After the meeting they invited me out for coffee. I said I didn’t have enough money for coffee and they said it was OK. After coffee they gave me their telephone numbers and told me if I needed to talk, if I wanted to drink, if I needed a ride to a meeting, I could call them 24/7 and they would be there. That was my first introduction to A.A.

I went to meetings for two more weeks, but then I relapsed. There was a fatal flaw in my program. I was on the 1-1-1 plan. I was going to go to one meeting, once a week, for one hour.

I came back to the Young Peoples meeting and told them I slipped. They said what was most important was that I was there and to keep coming back until the miracle happened. Again, no one shamed me or blamed me – they just loved and accepted me into sobriety.

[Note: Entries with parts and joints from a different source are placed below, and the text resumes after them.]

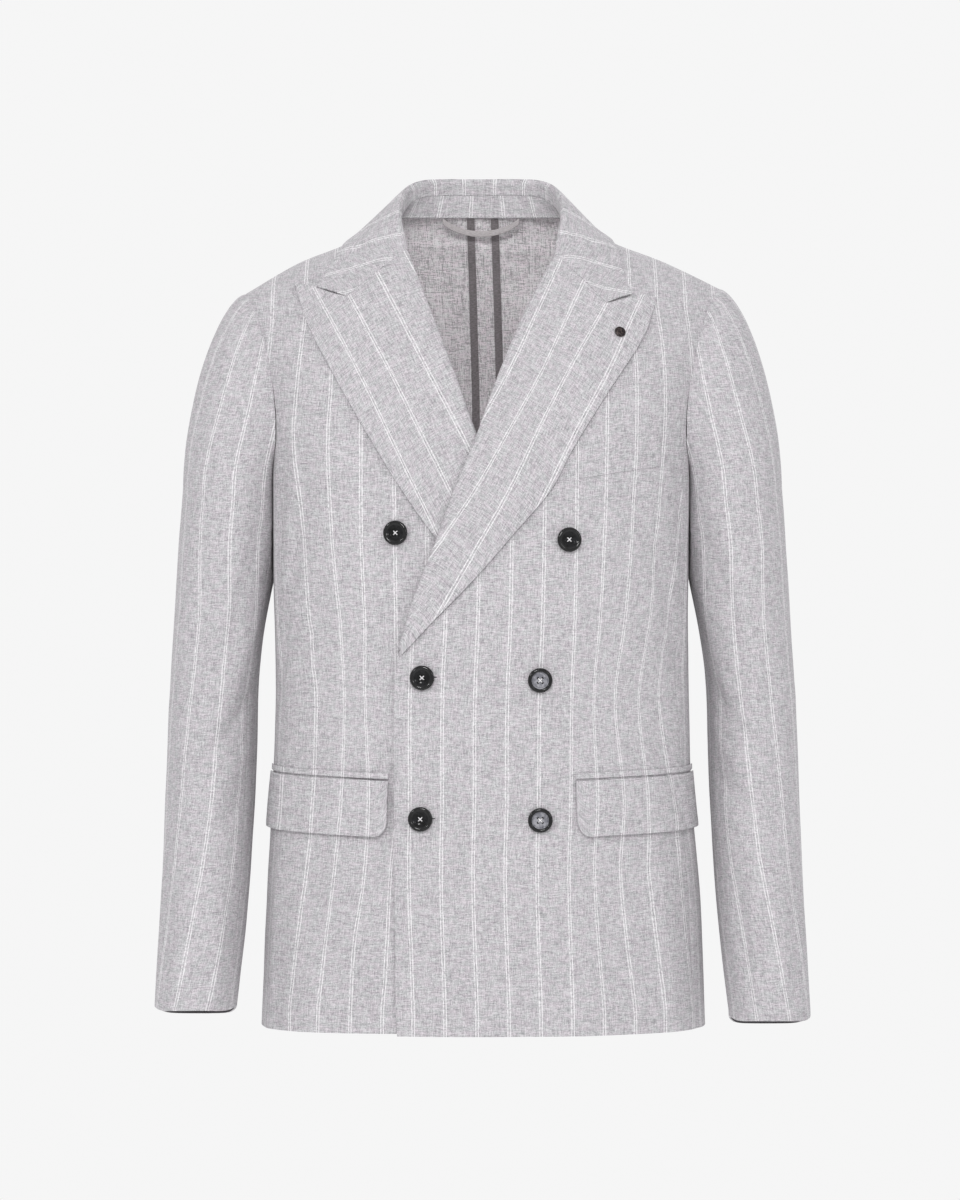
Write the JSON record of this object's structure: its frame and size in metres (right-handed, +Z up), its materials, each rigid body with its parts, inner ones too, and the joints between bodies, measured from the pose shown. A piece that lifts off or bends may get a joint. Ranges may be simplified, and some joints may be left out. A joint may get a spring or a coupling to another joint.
{
  "type": "double breasted blazer",
  "caption": "Hollow double breasted jacket in its worn shape, with peak lapels, flap pockets, a breast pocket and long sleeves, held up by the wearer's shoulders.",
  "frame": {"origin": "the nape: where the centre back seam meets the seam under the collar", "axes": "+Z up, the front of the jacket faces -Y, the wearer's left is +X"},
  "size_m": [0.5835, 0.2551, 0.7681],
  "materials": {
    "suiting": "light grey linen and wool plain weave with slubs and a fine double chalk stripe, matt",
    "horn": "near black horn with a polished raised rim",
    "binding": "taupe grosgrain tape",
    "dark_metal": "dark enamelled metal"
  },
  "bodies": {
    "root": {"left_front": "suiting", "right_front": "suiting", "left_lapel": "suiting", "right_lapel": "suiting", "left_back": "suiting", "right_back": "suiting", "left_side_panel": "suiting", "right_side_panel": "suiting", "left_top_sleeve": "suiting", "right_top_sleeve": "suiting", "left_under_sleeve": "suiting", "right_under_sleeve": "suiting", "left_pocket_flap": "suiting", "right_pocket_flap": "suiting", "left_pocket_welt": "suiting", "right_pocket_welt": "suiting", "collar_fall": "suiting", "collar_stand": "suiting", "breast_pocket": "suiting", "button_top_right": "horn", "button_top_left": "horn", "button_middle_right": "horn", "button_middle_left": "horn", "button_bottom_right": "horn", "button_bottom_left": "horn", "left_seam_tape": "binding", "right_seam_tape": "binding", "hanger_loop": "binding", "lapel_stud": "dark_metal"}
  },
  "joints": []
}
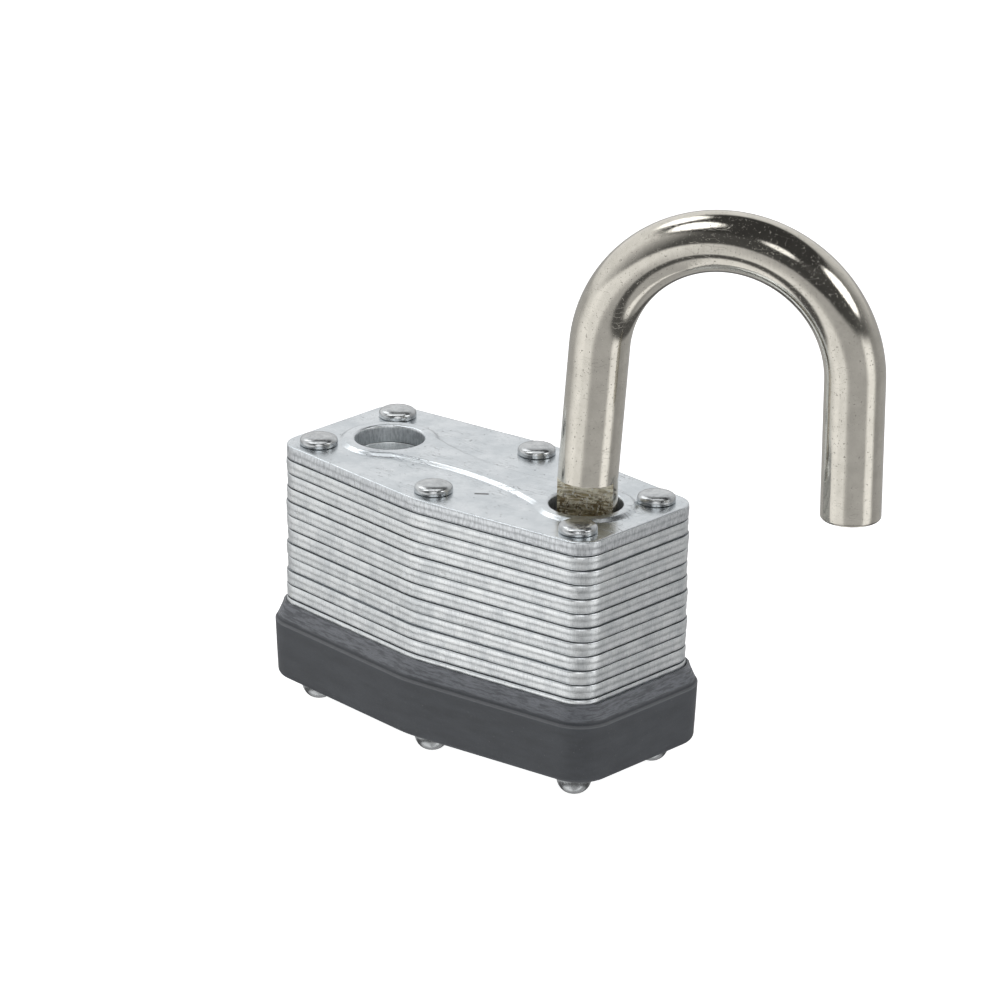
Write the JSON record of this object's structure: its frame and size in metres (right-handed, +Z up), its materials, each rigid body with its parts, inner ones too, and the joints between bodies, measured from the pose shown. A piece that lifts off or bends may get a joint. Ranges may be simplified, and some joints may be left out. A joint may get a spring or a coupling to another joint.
{
  "type": "laminated padlock",
  "caption": "Open laminated steel padlock with a swung-out round shackle, riveted plates, a moulded bumper and a keyway underneath.",
  "frame": {"origin": "middle of the underside of the bottom plate; the rivet feet stand 2.3 mm below it", "axes": "+Z up out of the top plate, towards the bow of the shackle; +X along the body towards the heel leg; -Y is the front"},
  "size_m": [0.0664, 0.0279, 0.0629],
  "materials": {
    "zinc_plate": "bright zinc plate with sheared, striated edges",
    "zinc_rivet": "bright zinc plate, smooth",
    "nickel_rod": "polished nickel, warm grey, fine scratches",
    "black_vinyl": "moulded vinyl, satin, fine speckle",
    "spring_steel": "oiled bare wire",
    "lever_steel": "stamped, tumbled steel",
    "brass": "turned, satin"
  },
  "bodies": {
    "case": {"plate_01": "zinc_plate", "plate_02": "zinc_plate", "plate_03": "zinc_plate", "plate_04": "zinc_plate", "plate_05": "zinc_plate", "plate_06": "zinc_plate", "plate_07": "zinc_plate", "plate_08": "zinc_plate", "plate_09": "zinc_plate", "plate_10": "zinc_plate", "plate_11": "zinc_plate", "plate_12": "zinc_plate", "plate_13": "zinc_plate", "plate_14": "zinc_plate", "plate_15": "zinc_plate", "plate_16": "zinc_plate", "plate_17": "zinc_plate", "rivet_front_left": "zinc_rivet", "rivet_front_middle": "zinc_rivet", "rivet_front_right": "zinc_rivet", "rivet_back_left": "zinc_rivet", "rivet_back_middle": "zinc_rivet", "rivet_back_right": "zinc_rivet", "bumper": "black_vinyl", "lever_pin": "lever_steel", "lever_spring": "spring_steel", "shackle_spring": "spring_steel"},
    "spring_cap": {"spring_cap": "brass"},
    "shackle": {"shackle": "nickel_rod", "retaining_ring": "spring_steel"},
    "locking_lever": {"locking_lever": "lever_steel"},
    "keyway_disc": {"keyway_disc": "brass"}
  },
  "joints": [
    {"name": "shackle_lift", "type": "slide", "parent": "case", "child": "spring_cap", "axis": [0, 0, 1], "range_m": [-0.0075, 0], "stiffness_N_per_m": 400, "springref_m": 0.005, "deforming": ["shackle_spring"]},
    {"name": "shackle_swing", "type": "hinge", "parent": "spring_cap", "child": "shackle", "pos_m": [0.0145, 0, 0.02699], "axis": [0, 0, 1], "range_deg": [-206.1, 153.9]},
    {"name": "keyway_turn", "type": "hinge", "parent": "case", "child": "keyway_disc", "pos_m": [-0.0065, 0, 0], "axis": [0, 0, 1], "range_deg": [0, 90]},
    {"name": "lever_turn", "type": "hinge", "parent": "case", "child": "locking_lever", "pos_m": [0.0042, 0.0052, 0.0198], "axis": [0, 0, 1], "range_deg": [-8, 0]}
  ],
  "couplings": [
    {"joint": "lever_turn", "follows": "keyway_turn", "ratio": -0.088889}
  ]
}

Unfortunately, I discovered I had another fatal flaw in my A.A. program – I wasn’t willing to give-up the faces and the places. I thought I could hang-out with my old friends, go to the old parties and not drink. That lasted for two-weeks and then I slipped again. I thought I had hit bottom, but then I found out that bottom has a basement.

In this new bottom I finally took the First Step. I fell to my knees with tears streaming down my face, I looked to the heavens and said, “God please help me, because I can’t do this anymore”. And like a fever breaking I felt the obsession and craving for alcohol dissipate and I haven’t had a drink since.

This time I went back into the rooms of A.A. with renewed vigor. I was willing to follow directions. I put aside my half measures. Members in my home-group suggested I get a sponsor and so I did. I asked my sponsor how many meetings I should go to a week and he replied, “How many days a week did you party?”

I told him every day and he said, “Well, there’s your answer”. So, for my first 365 days of sobriety I went to 365 meetings.

I got involved with service-work by signing up for meetings. I volunteered to make coffee; to be a meeter-greeter; and to go on 12th Step calls. I got in the middle of A.A. because my sponsor told me it was the safest place to be. He said if you’re on the merry-go-round and you don’t want to fall off – get in the middle.

My sponsor encouraged me to start going to conferences and roundups. I attended the International Conference of Young People in A.A. (ICYPA.A.) when it came to our state. I even started another Young Peoples meeting in our area.

What my sponsor knew and I understand now was the importance of action and more action. It is so important to be involved with other young people in A.A. and to give back to others.

Today I am still involved with A.A. I sponsor other young men coming into the program; I take meetings into treatment centers, and I give back that which was given so freely to me. But perhaps best of all I remember what it was like coming into my first A.A. meeting as a young person. How different I thought I was from everyone else because I was so young. I remember how frightened I was and how accepting and non-judgmental the other A.A. members were of me. I remember how they loved and accepted me into sobriety and I try to practice their example today in all my affairs.